### Available data

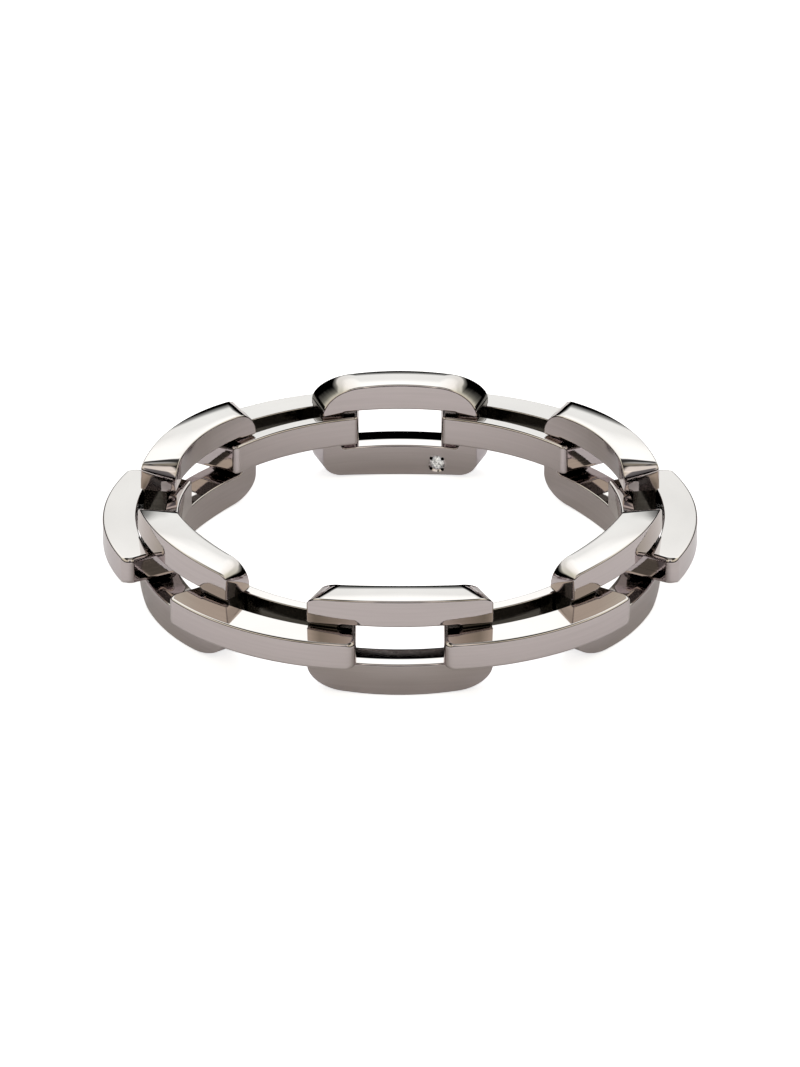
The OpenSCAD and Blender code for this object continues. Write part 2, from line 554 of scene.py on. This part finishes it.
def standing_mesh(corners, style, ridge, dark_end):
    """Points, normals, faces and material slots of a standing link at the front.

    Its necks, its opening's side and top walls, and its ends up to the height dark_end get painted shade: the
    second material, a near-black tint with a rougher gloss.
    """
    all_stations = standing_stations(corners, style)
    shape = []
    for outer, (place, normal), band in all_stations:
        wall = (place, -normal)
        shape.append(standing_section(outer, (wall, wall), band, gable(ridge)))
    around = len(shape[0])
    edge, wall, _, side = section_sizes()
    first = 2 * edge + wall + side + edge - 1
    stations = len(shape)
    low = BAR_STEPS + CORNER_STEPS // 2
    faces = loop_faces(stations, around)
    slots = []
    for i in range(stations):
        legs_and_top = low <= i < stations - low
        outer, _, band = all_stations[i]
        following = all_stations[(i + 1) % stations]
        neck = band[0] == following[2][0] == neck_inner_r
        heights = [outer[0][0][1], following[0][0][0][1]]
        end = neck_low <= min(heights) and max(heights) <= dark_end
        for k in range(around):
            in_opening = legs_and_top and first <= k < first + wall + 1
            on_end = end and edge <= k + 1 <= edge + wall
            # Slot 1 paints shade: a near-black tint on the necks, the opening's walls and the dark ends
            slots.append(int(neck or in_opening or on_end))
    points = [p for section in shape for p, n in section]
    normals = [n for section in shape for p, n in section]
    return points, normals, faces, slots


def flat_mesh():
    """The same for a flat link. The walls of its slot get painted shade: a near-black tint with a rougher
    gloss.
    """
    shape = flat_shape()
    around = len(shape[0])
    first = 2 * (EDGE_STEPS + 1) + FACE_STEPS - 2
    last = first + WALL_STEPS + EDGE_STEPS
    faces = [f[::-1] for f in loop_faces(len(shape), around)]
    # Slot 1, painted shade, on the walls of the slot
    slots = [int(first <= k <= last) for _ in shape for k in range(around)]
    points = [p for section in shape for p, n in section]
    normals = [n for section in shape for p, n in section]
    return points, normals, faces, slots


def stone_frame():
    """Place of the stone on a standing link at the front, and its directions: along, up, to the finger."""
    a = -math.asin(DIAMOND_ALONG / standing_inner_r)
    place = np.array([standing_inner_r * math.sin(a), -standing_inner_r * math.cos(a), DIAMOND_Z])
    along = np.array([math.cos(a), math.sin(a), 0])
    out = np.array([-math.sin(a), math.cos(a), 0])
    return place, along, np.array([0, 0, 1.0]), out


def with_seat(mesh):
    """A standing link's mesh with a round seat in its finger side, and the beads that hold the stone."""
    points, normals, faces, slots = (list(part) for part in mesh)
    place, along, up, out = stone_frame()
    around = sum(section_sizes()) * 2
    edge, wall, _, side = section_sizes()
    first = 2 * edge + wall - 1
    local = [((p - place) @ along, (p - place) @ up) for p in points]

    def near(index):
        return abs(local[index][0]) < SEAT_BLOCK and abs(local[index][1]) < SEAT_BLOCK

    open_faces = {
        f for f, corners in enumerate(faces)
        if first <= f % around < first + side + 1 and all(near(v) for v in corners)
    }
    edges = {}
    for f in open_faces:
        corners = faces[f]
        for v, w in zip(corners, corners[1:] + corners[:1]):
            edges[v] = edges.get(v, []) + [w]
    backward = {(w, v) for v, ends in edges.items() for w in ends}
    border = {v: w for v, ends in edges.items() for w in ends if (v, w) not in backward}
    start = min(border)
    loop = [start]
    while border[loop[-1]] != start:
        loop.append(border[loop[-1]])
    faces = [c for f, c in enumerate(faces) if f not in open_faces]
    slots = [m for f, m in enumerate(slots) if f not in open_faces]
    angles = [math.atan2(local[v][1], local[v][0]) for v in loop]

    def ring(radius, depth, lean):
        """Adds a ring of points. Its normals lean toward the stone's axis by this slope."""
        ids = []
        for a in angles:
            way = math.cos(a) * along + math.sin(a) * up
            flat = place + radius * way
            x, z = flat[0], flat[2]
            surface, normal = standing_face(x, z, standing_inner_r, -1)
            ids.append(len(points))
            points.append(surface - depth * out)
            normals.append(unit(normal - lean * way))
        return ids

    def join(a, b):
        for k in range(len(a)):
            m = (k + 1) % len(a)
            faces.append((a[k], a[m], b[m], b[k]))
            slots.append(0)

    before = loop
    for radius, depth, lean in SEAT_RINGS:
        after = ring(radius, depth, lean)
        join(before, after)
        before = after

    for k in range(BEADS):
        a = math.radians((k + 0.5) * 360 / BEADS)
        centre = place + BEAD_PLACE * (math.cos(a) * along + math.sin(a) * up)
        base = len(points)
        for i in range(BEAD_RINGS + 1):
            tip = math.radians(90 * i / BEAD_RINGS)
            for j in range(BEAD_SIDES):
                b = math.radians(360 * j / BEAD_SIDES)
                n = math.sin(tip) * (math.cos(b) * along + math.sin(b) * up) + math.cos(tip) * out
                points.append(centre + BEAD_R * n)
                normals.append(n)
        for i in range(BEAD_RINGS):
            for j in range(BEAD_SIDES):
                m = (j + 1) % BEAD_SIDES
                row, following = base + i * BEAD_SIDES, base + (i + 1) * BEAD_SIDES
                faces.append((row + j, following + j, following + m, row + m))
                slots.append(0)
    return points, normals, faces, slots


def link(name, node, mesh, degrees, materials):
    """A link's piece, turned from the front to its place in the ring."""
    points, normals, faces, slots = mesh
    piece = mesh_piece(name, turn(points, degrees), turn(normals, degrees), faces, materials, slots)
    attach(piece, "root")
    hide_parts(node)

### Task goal
Repeat, word for word, the lines from the opening of the material through the line containing "at the front.".

### Solved problem
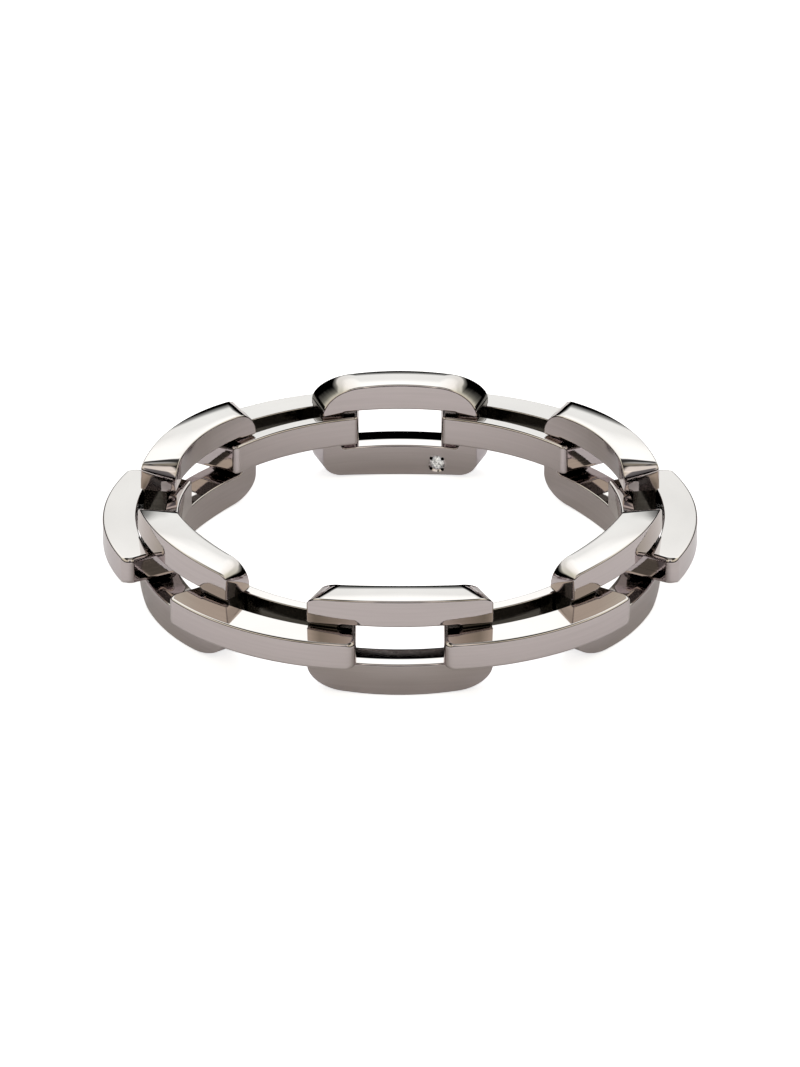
The OpenSCAD and Blender code for this object continues. Write part 2, from line 554 of scene.py on. This part finishes it.
def standing_mesh(corners, style, ridge, dark_end):
    """Points, normals, faces and material slots of a standing link at the front.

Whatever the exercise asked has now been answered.